Goal =
From the listing below, copy only the lines from the line that contains "buckle.rotation.y = -THREE.MathUtils.degToRad(BUCKLE.tilt);" to the line that contains "TAU = 2 * math.pi", counting those two lines as part of the copy.

-- Start Provided material --

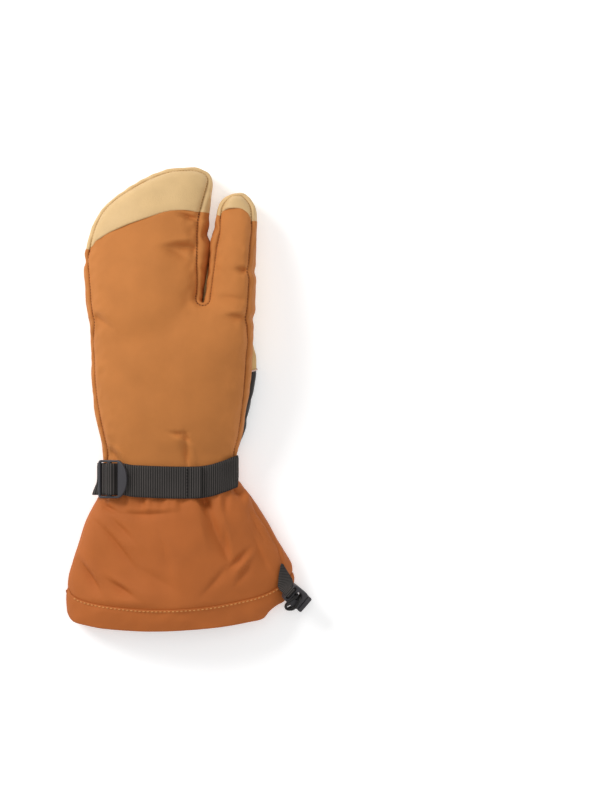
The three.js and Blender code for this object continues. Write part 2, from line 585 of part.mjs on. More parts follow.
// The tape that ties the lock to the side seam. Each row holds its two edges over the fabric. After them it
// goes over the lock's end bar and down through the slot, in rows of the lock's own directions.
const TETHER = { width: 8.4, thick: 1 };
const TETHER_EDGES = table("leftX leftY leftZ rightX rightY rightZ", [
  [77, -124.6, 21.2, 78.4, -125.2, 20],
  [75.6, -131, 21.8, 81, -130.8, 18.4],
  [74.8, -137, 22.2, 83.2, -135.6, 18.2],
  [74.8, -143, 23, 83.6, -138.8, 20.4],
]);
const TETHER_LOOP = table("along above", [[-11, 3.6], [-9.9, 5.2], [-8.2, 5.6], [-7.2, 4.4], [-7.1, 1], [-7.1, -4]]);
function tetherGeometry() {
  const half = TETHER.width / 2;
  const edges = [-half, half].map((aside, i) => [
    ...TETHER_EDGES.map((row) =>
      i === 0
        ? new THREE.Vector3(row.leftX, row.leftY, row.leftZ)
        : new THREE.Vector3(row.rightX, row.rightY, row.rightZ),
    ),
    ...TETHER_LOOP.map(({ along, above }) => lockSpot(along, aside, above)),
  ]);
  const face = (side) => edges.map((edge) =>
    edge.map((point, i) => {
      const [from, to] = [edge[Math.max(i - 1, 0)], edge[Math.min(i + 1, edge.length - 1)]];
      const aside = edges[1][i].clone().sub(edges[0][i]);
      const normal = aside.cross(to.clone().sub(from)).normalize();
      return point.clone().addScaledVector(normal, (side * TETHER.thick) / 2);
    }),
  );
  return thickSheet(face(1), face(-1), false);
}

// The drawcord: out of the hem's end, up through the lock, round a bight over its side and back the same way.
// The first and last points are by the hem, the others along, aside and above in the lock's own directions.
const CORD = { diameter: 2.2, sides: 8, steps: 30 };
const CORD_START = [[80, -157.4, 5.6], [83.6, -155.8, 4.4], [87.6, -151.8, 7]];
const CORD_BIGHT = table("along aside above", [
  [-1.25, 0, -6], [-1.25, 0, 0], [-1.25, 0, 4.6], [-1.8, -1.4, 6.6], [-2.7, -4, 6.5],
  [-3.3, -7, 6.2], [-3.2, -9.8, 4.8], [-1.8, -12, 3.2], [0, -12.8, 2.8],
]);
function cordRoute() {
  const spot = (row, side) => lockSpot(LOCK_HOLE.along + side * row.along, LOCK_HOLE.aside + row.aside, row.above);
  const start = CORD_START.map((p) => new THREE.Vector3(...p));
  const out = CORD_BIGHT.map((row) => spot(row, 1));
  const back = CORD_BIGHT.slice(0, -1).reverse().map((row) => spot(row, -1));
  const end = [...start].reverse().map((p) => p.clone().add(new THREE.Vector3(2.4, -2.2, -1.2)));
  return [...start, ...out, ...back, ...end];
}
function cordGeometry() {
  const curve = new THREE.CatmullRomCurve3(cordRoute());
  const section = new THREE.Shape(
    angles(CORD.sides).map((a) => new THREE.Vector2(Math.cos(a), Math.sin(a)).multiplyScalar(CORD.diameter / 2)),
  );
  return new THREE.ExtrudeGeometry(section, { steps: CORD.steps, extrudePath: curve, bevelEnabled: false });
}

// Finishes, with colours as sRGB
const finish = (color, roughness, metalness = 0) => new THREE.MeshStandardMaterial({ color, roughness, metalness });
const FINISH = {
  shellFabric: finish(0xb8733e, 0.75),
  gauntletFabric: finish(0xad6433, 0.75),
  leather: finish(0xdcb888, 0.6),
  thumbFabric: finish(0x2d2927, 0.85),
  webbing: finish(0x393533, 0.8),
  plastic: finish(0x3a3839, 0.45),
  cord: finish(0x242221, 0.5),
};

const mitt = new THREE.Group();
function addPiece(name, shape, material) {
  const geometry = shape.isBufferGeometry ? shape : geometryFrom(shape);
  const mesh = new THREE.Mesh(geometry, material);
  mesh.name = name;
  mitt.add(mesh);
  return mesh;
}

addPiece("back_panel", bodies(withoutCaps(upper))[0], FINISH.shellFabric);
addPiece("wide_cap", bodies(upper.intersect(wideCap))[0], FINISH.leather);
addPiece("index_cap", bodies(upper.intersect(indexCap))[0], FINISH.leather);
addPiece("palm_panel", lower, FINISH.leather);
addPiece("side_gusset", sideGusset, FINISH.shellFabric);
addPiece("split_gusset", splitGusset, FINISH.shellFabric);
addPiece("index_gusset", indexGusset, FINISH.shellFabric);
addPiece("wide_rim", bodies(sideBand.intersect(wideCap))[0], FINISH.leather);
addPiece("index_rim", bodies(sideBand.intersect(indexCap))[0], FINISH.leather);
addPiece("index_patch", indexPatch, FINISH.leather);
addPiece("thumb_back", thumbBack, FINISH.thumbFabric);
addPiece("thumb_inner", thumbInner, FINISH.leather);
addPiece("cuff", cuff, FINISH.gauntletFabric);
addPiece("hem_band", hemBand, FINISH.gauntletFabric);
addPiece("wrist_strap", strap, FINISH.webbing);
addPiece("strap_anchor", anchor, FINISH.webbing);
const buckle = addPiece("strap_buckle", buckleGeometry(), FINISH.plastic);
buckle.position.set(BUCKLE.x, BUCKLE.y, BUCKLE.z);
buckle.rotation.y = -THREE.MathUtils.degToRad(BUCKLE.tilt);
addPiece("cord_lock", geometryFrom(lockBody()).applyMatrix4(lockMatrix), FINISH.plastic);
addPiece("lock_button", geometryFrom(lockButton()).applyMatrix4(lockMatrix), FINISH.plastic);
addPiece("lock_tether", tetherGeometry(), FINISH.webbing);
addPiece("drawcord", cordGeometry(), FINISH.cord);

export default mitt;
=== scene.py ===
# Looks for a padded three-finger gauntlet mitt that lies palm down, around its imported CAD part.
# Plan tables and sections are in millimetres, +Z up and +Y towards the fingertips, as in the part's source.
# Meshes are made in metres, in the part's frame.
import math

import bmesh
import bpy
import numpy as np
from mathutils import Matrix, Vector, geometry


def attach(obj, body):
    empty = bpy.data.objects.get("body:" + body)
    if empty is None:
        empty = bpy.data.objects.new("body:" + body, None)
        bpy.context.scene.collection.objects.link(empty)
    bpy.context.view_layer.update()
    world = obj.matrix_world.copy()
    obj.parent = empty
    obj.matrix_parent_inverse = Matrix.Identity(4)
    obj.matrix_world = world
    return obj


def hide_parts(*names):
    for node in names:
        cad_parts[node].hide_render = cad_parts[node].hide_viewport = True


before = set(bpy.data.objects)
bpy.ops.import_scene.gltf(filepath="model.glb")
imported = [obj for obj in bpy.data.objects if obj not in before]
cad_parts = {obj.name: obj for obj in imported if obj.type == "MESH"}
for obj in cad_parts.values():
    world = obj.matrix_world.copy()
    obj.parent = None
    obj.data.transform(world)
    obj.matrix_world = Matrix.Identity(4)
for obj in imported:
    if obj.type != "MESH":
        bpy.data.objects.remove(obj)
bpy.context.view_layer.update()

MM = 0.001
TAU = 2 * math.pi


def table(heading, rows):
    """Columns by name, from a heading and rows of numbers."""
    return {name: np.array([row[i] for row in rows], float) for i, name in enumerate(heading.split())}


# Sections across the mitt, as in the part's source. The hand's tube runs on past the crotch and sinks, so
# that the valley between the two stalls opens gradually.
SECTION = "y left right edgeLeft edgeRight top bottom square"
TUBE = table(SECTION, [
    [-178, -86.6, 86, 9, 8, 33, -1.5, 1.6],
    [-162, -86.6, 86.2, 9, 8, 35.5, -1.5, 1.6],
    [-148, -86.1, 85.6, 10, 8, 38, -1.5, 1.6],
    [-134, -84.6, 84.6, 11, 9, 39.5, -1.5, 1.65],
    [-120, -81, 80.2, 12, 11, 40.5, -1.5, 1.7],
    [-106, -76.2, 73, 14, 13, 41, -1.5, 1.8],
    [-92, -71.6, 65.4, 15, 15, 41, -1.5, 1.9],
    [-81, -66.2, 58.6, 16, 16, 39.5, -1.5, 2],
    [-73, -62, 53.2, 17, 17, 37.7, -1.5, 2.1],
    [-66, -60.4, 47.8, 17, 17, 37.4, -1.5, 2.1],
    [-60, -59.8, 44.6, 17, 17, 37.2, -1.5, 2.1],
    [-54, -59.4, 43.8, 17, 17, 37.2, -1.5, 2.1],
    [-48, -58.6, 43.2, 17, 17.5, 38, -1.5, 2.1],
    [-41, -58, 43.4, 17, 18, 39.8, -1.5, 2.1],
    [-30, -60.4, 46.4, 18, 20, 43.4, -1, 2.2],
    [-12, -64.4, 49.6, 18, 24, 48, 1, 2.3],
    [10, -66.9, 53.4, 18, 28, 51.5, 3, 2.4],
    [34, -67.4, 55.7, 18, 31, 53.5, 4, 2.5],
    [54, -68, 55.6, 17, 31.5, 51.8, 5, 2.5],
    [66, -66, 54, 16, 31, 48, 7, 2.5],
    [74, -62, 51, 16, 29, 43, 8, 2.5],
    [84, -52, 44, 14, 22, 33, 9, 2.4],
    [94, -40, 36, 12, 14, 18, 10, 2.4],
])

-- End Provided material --

Output of the task =
buckle.rotation.y = -THREE.MathUtils.degToRad(BUCKLE.tilt);
addPiece("cord_lock", geometryFrom(lockBody()).applyMatrix4(lockMatrix), FINISH.plastic);
addPiece("lock_button", geometryFrom(lockButton()).applyMatrix4(lockMatrix), FINISH.plastic);
addPiece("lock_tether", tetherGeometry(), FINISH.webbing);
addPiece("drawcord", cordGeometry(), FINISH.cord);

export default mitt;
=== scene.py ===
# Looks for a padded three-finger gauntlet mitt that lies palm down, around its imported CAD part.
# Plan tables and sections are in millimetres, +Z up and +Y towards the fingertips, as in the part's source.
# Meshes are made in metres, in the part's frame.
import math

import bmesh
import bpy
import numpy as np
from mathutils import Matrix, Vector, geometry


def attach(obj, body):
    empty = bpy.data.objects.get("body:" + body)
    if empty is None:
        empty = bpy.data.objects.new("body:" + body, None)
        bpy.context.scene.collection.objects.link(empty)
    bpy.context.view_layer.update()
    world = obj.matrix_world.copy()
    obj.parent = empty
    obj.matrix_parent_inverse = Matrix.Identity(4)
    obj.matrix_world = world
    return obj


def hide_parts(*names):
    for node in names:
        cad_parts[node].hide_render = cad_parts[node].hide_viewport = True


before = set(bpy.data.objects)
bpy.ops.import_scene.gltf(filepath="model.glb")
imported = [obj for obj in bpy.data.objects if obj not in before]
cad_parts = {obj.name: obj for obj in imported if obj.type == "MESH"}
for obj in cad_parts.values():
    world = obj.matrix_world.copy()
    obj.parent = None
    obj.data.transform(world)
    obj.matrix_world = Matrix.Identity(4)
for obj in imported:
    if obj.type != "MESH":
        bpy.data.objects.remove(obj)
bpy.context.view_layer.update()

MM = 0.001
TAU = 2 * math.pi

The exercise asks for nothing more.